The city’s vacancy rates plunged from 3.5 per cent pre-pandemic to a record low of under 1 per cent. As a result, in the past year alone its rents have jumped as much as 50 per cent in some areas.
“The Gold Coast is a microcosm example of what is going on around the rest of Australia … it’s an intensified market,” Groves said. “And there’s going to be more people wanting to come to southeast Queensland because of the weather and the lifestyle opportunities that it affords. But housing affordability is going to put some constraint on that.”
He said with a median house price of around $1 million on the Gold Coast “it’s no longer affordable for everybody”.
“I think the Gold Coast will be an interesting study to see how it progresses in the next five years based on various housing policy settings that might be implemented to try and bring more supply into the market.”
But he warned: “ There is no immediate solution to the supply issue”.
Ray White chief economist Nerida Conisbee—who on Linkedin after the roundtable described the Gold Coast as “in many respects, ground zero of the challenges now being faced ”—agreed.
“It’s going to take many years for the housing crisis to be resolved,” she said. “We do have a construction crisis and building approvals are falling … [but] the Gold Coast needs more housing.
“So we need to work out ways to build more homes, we need to try and incentivise investors, particularly mum and dad investors, we also need to look at other long-term solutions such as build-to-rent.”
Groves said another significant challenge compounding the Gold Coast’s housing supply woes is that the city has more short-term accommodation than anywhere else in Australia—with 5400 properties advertised on Airbnb, or other short-stay accommodation websites, as opposed to only 1700 properties in its long-term rental pool.
At the roundtable, imposing taxes and levies on short-term accommodation property owners as well as investors with homes that are not rented out and sit vacant for most of the year were flagged as possible solutions.
Gold Coast mayor Tom Tate cited an entire high-rise sitting empty in the triple tower Jewel development at Surfers Paradise as a example of the level of dormant accommodation that a “vacancy tax” could potentially unlock.
But Groves said such “punitive measures” were not the answer.
“Just like we’re seeing with some of the residential tenancy laws around this nation, that is tipping the scales too far in balance for tenants and away from property owners. And as a result, we’re seeing property owners no longer invest in the same numbers as they were in providing houses for Australians.”
Groves said the Gold Coast’s other challenge was its geographical constraint in terms of urban sprawl.
“It’s very difficult to to expand it and so it’s going to need more density.”
But he said, more broadly, unlocking under-utilised land and incentivising developers to develop that land would be key to more housing supply going forward.
“That can start from a federally funded land audit of all state government and local government owned properties, where there’s excess land that has been under-utilised.
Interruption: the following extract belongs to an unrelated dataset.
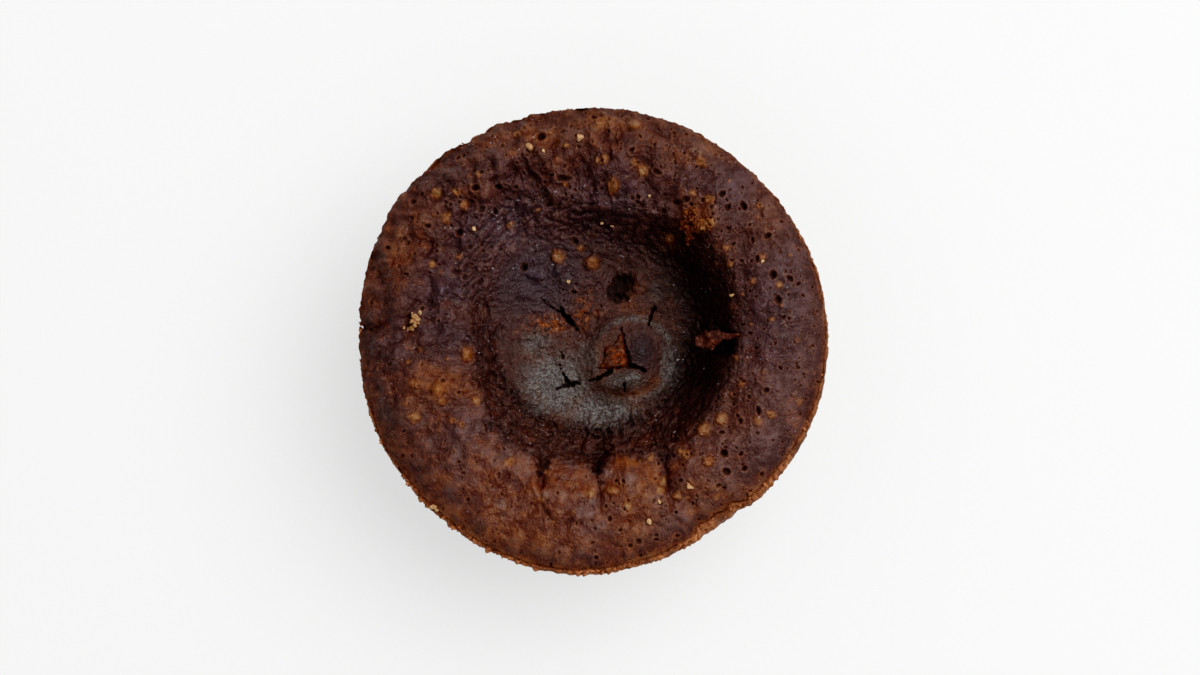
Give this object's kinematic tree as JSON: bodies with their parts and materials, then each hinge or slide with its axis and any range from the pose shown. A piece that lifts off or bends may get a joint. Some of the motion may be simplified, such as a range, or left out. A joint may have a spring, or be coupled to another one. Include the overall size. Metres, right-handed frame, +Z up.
{
  "type": "chocolate lava cake",
  "caption": "Round individual chocolate cake with a puffed rim, a sunken cracked centre and molten chocolate showing in the split.",
  "frame": {"origin": "on the table, under the middle of the cake's outline", "axes": "+Z up out of the sunken top; +X to the right and +Y away as the picture shows the cake from above"},
  "size_m": [0.076, 0.0758, 0.0324],
  "materials": {
    "chocolate_crust": "baked dark chocolate crust, satin",
    "molten_chocolate": "wet and glossy"
  },
  "bodies": {
    "root": {"cake_body": "chocolate_crust", "molten_centre": "molten_chocolate"}
  },
  "joints": []
}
There’s a lot of it in our cities.
“And they could have 99-year leases, leasehold stratas that they can build on incorporating social housing and affordable rental accommodation.
“Because if a developer can’t get the numbers to stack up in terms of the feasibility, if they have to pay X dollars for the land, it’s just not going to get out of the ground.
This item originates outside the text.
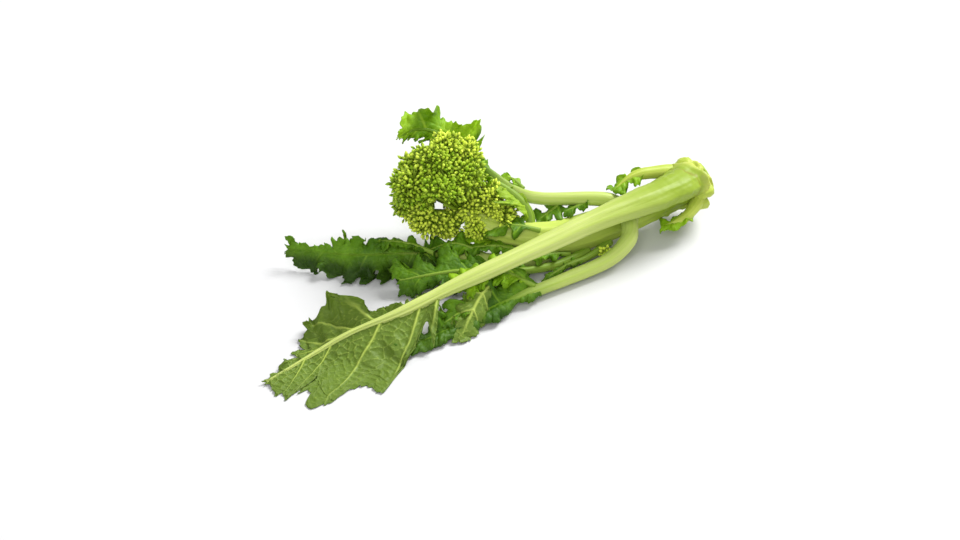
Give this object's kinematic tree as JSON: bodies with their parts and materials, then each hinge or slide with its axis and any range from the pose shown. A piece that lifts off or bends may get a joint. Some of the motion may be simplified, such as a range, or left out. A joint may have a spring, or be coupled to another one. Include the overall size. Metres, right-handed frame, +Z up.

“And that’s what we’re seeing now. There’s so many projects on hold and this pent up supply demand in the market. Notwithstanding, the challenge around finding the right tier builder that is actually going to deliver the product and isn’t currently working on a government project.”
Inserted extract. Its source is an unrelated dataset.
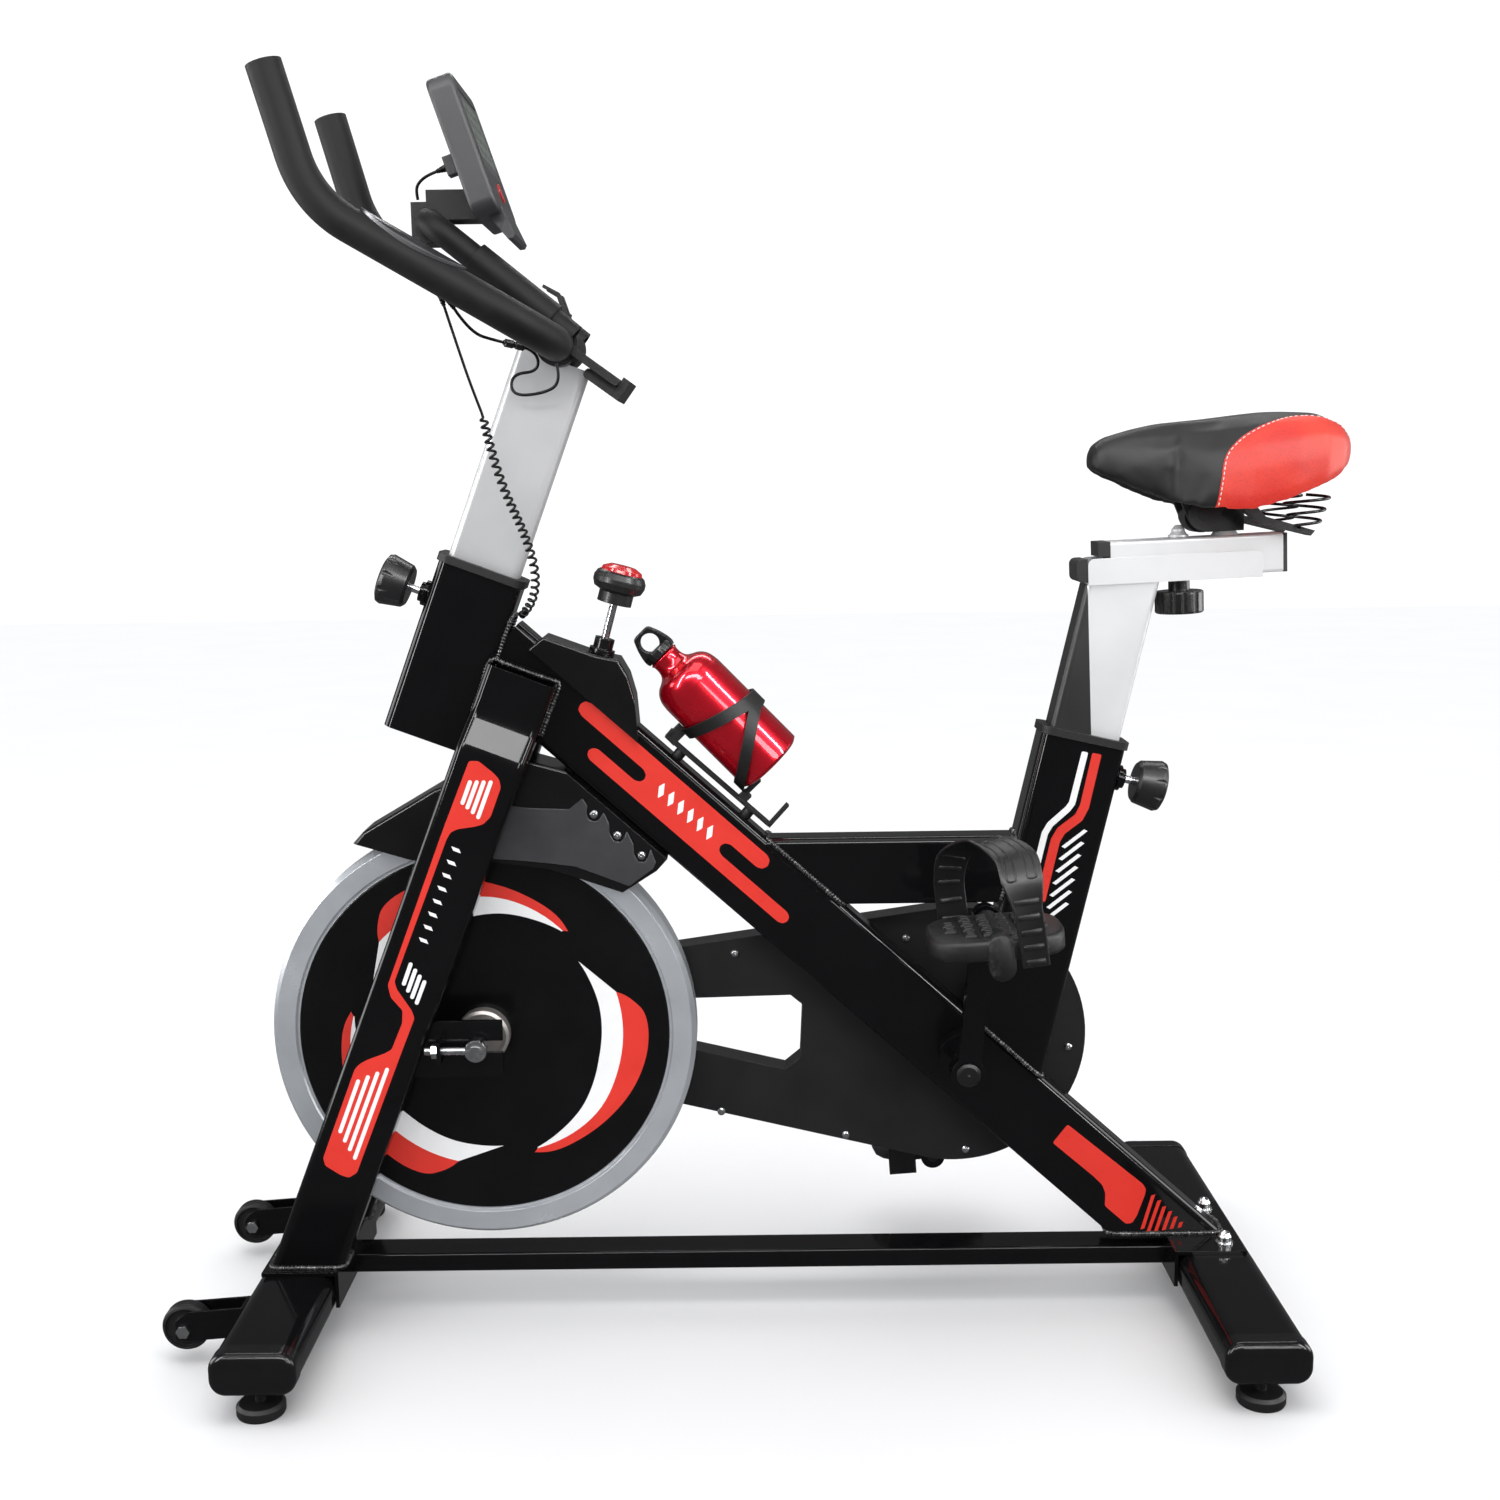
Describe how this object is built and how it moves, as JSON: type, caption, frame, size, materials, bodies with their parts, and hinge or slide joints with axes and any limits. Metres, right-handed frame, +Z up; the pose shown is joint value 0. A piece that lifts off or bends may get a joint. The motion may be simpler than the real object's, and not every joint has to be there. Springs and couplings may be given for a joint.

Veteran Gold Coast real estate agent and REIA Queensland spokesperson Andrew Bell said the opportunity for developers was “a no-brainer … if they could find the land to build affordable housing”.
“There’s such demand for the lower end. That’s what’s needed right now.
“More areas need to be released for affordable housing and that will require some zoning changing, so all three levels of government—local, state and national—need to be working in close unison to deliver these outcomes.”
Meanwhile, he said measures such as rental freezes were counterproductive.
“It will only drive investors away, so it will shrink the [rental] pool instead of increasing it. We need to get the balance right.
“But I certainly know what’s happening in the real estate market and we’re not going to get a solution to any of this in the next five years … it’s going to get worse before it gets better.”